Hacking can be a scary term, so I'd like to make it clear that my intentions were solely to upgrade the smart device I've purchased to integrate with my smart home system. Doing so does not affect any other instances of this product or its cloud services. Therefore, any sensitive product-specific data, such as private keys, domains, or API endpoints, have been obfuscated or redacted from this post.
Tinkering with your devices will likely void any warranty and carries a risk of permanently damaging the device; do so at your own risk.
The Plan
If we're going to hack this device to be controlled by custom software, we're going to need to understand its current capabilities and plan a point of attack, requiring the least amount of work to achieve our goal.
The device already supports remote control with its own mobile app, which annoyingly requires a cloud account to use. By toggling my phone's Bluetooth, WiFi, and 5G, I was able to confirm that the app required an internet connection to control the device. Remote control was not possible locally via Bluetooth or WiFi.
This means the mobile app and device must be connected to a cloud server for the remote control to be possible. So, somewhere in that network, data between the device and its cloud server must be the fan speed and everything else the app controls.

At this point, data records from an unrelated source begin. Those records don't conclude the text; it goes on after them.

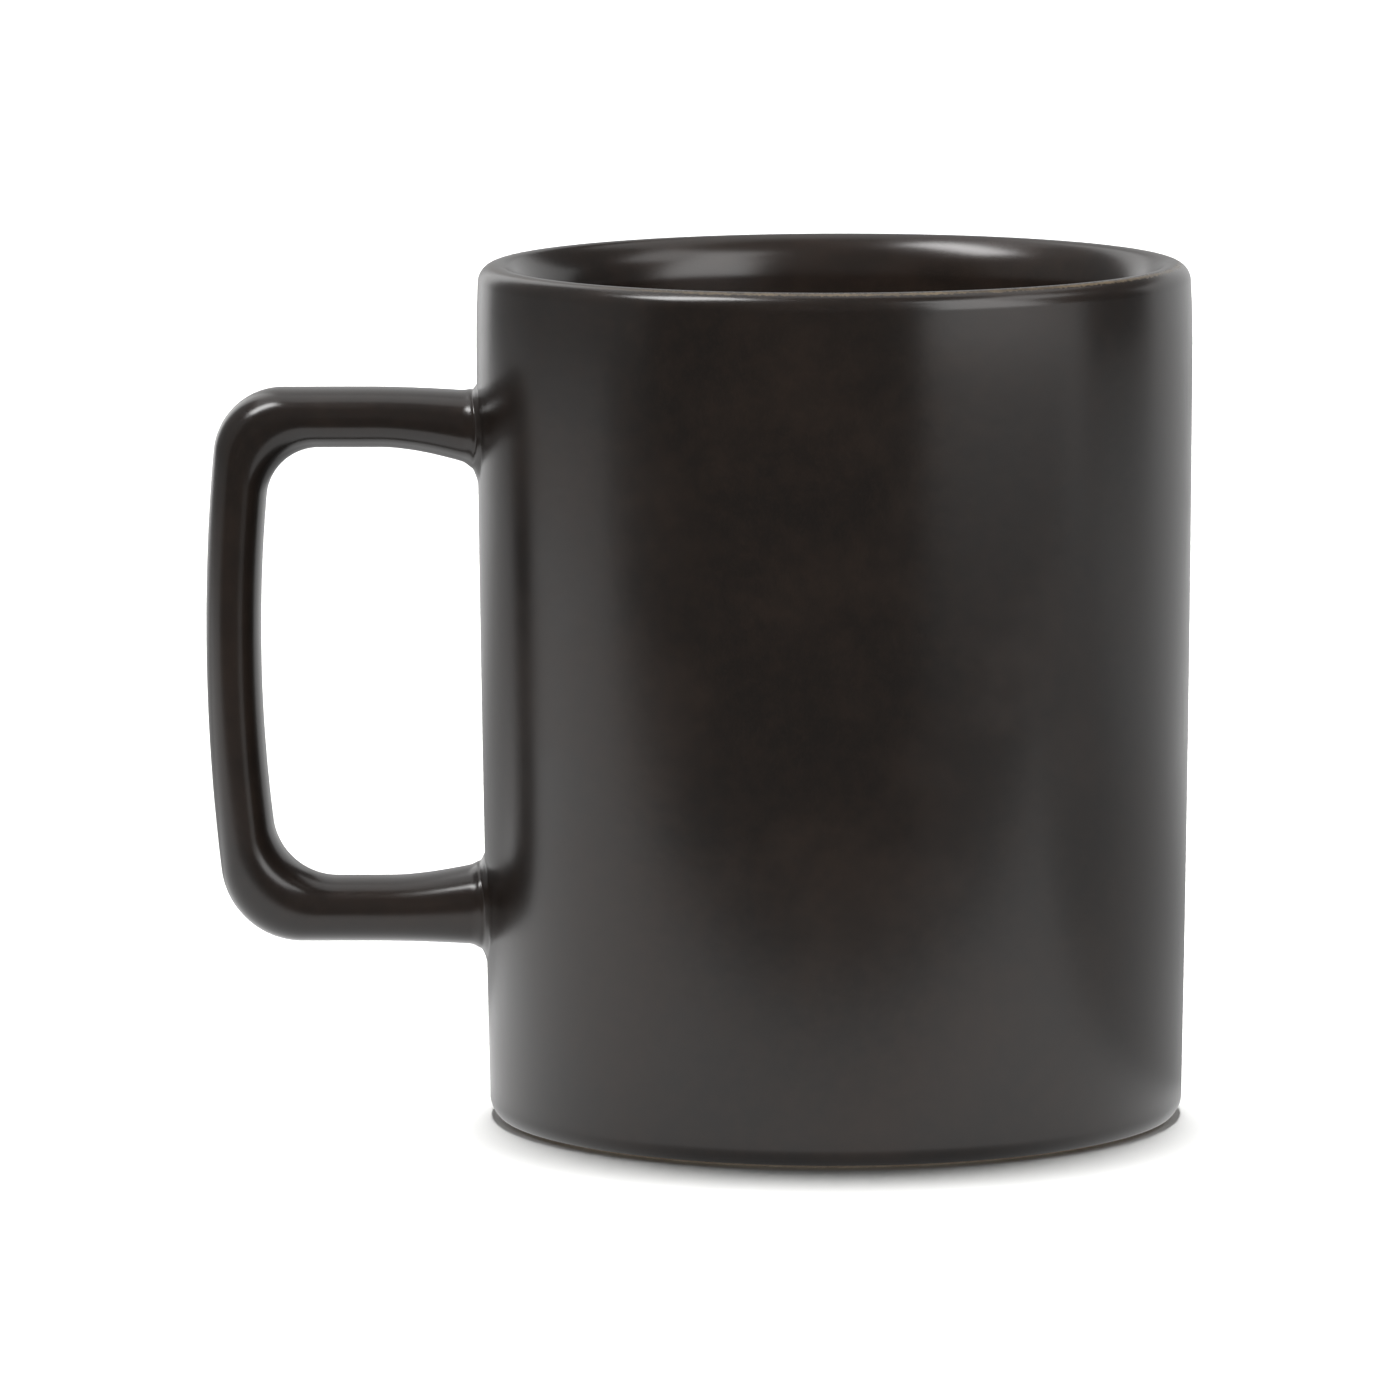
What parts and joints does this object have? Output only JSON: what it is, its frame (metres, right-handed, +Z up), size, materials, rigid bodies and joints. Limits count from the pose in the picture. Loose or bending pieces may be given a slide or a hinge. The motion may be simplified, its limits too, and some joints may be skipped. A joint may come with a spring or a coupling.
{
  "type": "mug",
  "caption": "Straight-sided black-glazed stoneware mug with a squared, gently bowed handle and a bare foot ring, for hot drinks.",
  "frame": {"origin": "on the cup's axis, in the plane of the foot ring that the mug rests on", "axes": "+Z up along the cup's axis, the handle points to -X, and +Y is the side away from the picture's camera"},
  "size_m": [0.1241, 0.0898, 0.108],
  "materials": {
    "black_glaze": "satin",
    "liner_glaze": "satin",
    "stoneware": "matte",
    "slip": "matte"
  },
  "bodies": {
    "root": {"cup_body": "stoneware", "outer_glaze": "black_glaze", "inner_glaze": "liner_glaze", "underside_glaze": "black_glaze", "handle": "stoneware", "upper_slip_joint": "slip", "lower_slip_joint": "slip", "handle_glaze": "black_glaze"}
  },
  "joints": []
}
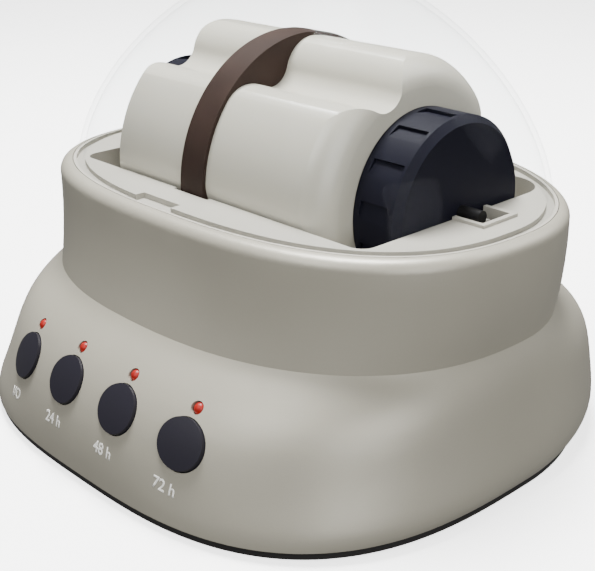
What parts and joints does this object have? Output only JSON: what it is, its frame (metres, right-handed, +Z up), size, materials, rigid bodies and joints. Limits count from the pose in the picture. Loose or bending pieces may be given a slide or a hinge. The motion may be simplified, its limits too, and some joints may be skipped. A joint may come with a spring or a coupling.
{
  "type": "rock tumbler",
  "caption": "Table-top stone tumbler: a lobed barrel with screw caps turns in an oval bell-shaped base with push buttons, under a clear dome.",
  "frame": {"origin": "centre of the base's footprint, on the surface that it stands on", "axes": "+Z up, +X along the barrel's axis towards the end at the right of the button panel, the button panel faces -Y"},
  "size_m": [0.2414, 0.2309, 0.181],
  "materials": {
    "silver_shell": "satin",
    "deck_grey": "fine satin",
    "black_plastic": "matt",
    "barrel_white": "satin",
    "cap_navy": "satin",
    "button_navy": "satin",
    "ring_rubber": "matt",
    "foot_rubber": "matt",
    "clear_acrylic": "polished",
    "steel": "bright",
    "bronze": "sintered",
    "acetal": "moulded",
    "motor_steel": "plated",
    "board_green": "solder mask",
    "lamp_red": "tinted",
    "seal_rubber": "matt"
  },
  "bodies": {
    "base": {"upper_housing": "silver_shell", "deck_cradle": "deck_grey", "bottom_plate": "black_plastic", "rubber_feet": "foot_rubber", "base_screws": "steel", "deck_screws": "steel", "pin_bearings": "acetal", "drive_bracket": "steel", "roller_bushes": "bronze", "gearbox": "motor_steel", "motor_can": "motor_steel", "bracket_screws": "steel", "motor_screws": "steel", "control_board": "board_green", "tact_switches": "black_plastic", "status_lamps": "lamp_red", "board_screws": "steel", "power_inlet": "black_plastic", "inlet_nut": "steel"},
    "barrel": {"barrel_drum": "barrel_white", "drive_ring": "ring_rubber"},
    "right_lid": {"right_cap": "cap_navy", "right_pin": "steel", "right_seal": "seal_rubber"},
    "left_lid": {"left_cap": "cap_navy", "left_pin": "steel", "left_seal": "seal_rubber"},
    "roller": {"roller_tyre": "foot_rubber", "roller_core": "acetal", "roller_shaft": "steel", "roller_gear": "acetal"},
    "output": {"output_shaft": "steel", "output_pinion": "acetal"},
    "dome": {"clear_dome": "clear_acrylic"},
    "power_key": {"power_button": "button_navy", "power_plunger": "black_plastic"},
    "one_key": {"one_button": "button_navy", "one_plunger": "black_plastic"},
    "two_key": {"two_button": "button_navy", "two_plunger": "black_plastic"},
    "three_key": {"three_button": "button_navy", "three_plunger": "black_plastic"}
  },
  "joints": [
    {"name": "barrel_spin", "type": "hinge", "parent": "base", "child": "barrel", "pos_m": [0, 0.00375, 0.098], "axis": [1, 0, 0], "continuous": true},
    {"name": "right_cap_twist", "type": "hinge", "parent": "barrel", "child": "right_lid", "pos_m": [0.07, 0.00375, 0.098], "axis": [1, 0, 0], "range_deg": [0, 90]},
    {"name": "left_cap_twist", "type": "hinge", "parent": "barrel", "child": "left_lid", "pos_m": [-0.07, 0.00375, 0.098], "axis": [-1, 0, 0], "range_deg": [0, 90]},
    {"name": "roller_spin", "type": "hinge", "parent": "base", "child": "roller", "pos_m": [0, 0.03565, 0.04275], "axis": [1, 0, 0], "continuous": true},
    {"name": "output_spin", "type": "hinge", "parent": "base", "child": "output", "pos_m": [0, 0.03565, 0.02875], "axis": [1, 0, 0], "continuous": true},
    {"name": "dome_lift", "type": "slide", "parent": "base", "child": "dome", "axis": [0, 0, 1], "range_m": [0, 0.15]},
    {"name": "power_press", "type": "slide", "parent": "base", "child": "power_key", "axis": [0, 0.829, -0.5592], "range_m": [0, 0.0012], "stiffness_N_per_m": 300},
    {"name": "one_press", "type": "slide", "parent": "base", "child": "one_key", "axis": [0, 0.829, -0.5592], "range_m": [0, 0.0012], "stiffness_N_per_m": 300},
    {"name": "two_press", "type": "slide", "parent": "base", "child": "two_key", "axis": [0, 0.829, -0.5592], "range_m": [0, 0.0012], "stiffness_N_per_m": 300},
    {"name": "three_press", "type": "slide", "parent": "base", "child": "three_key", "axis": [0, 0.829, -0.5592], "range_m": [0, 0.0012], "stiffness_N_per_m": 300}
  ],
  "couplings": [
    {"joint": "roller_spin", "follows": "barrel_spin", "ratio": -6.0556},
    {"joint": "output_spin", "follows": "barrel_spin", "ratio": 8.0741}
  ]
}
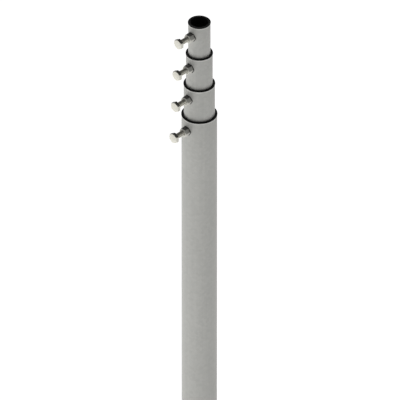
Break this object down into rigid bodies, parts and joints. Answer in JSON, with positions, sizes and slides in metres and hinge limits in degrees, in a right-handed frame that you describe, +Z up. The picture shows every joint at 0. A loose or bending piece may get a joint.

So, that is our point of attack:
If we can intercept the device's network traffic and change those values, we have control of the device.
If we can emulate all of the server responses, we have control of the device without depending on an internet connection and its cloud server.
Mobile App Analysis
One of the first things I looked into was the remote control mobile app. This can be a quick way to gather some information, as Android apps can be relatively simple to pull apart.
Apps on Android are stored as a .apk file. With a quick search online, you can find a website to download a specific app's latest .apk. If you didn't know, the format of an .apk is technically a .zip file! you can simply extract them to browse the app's contents.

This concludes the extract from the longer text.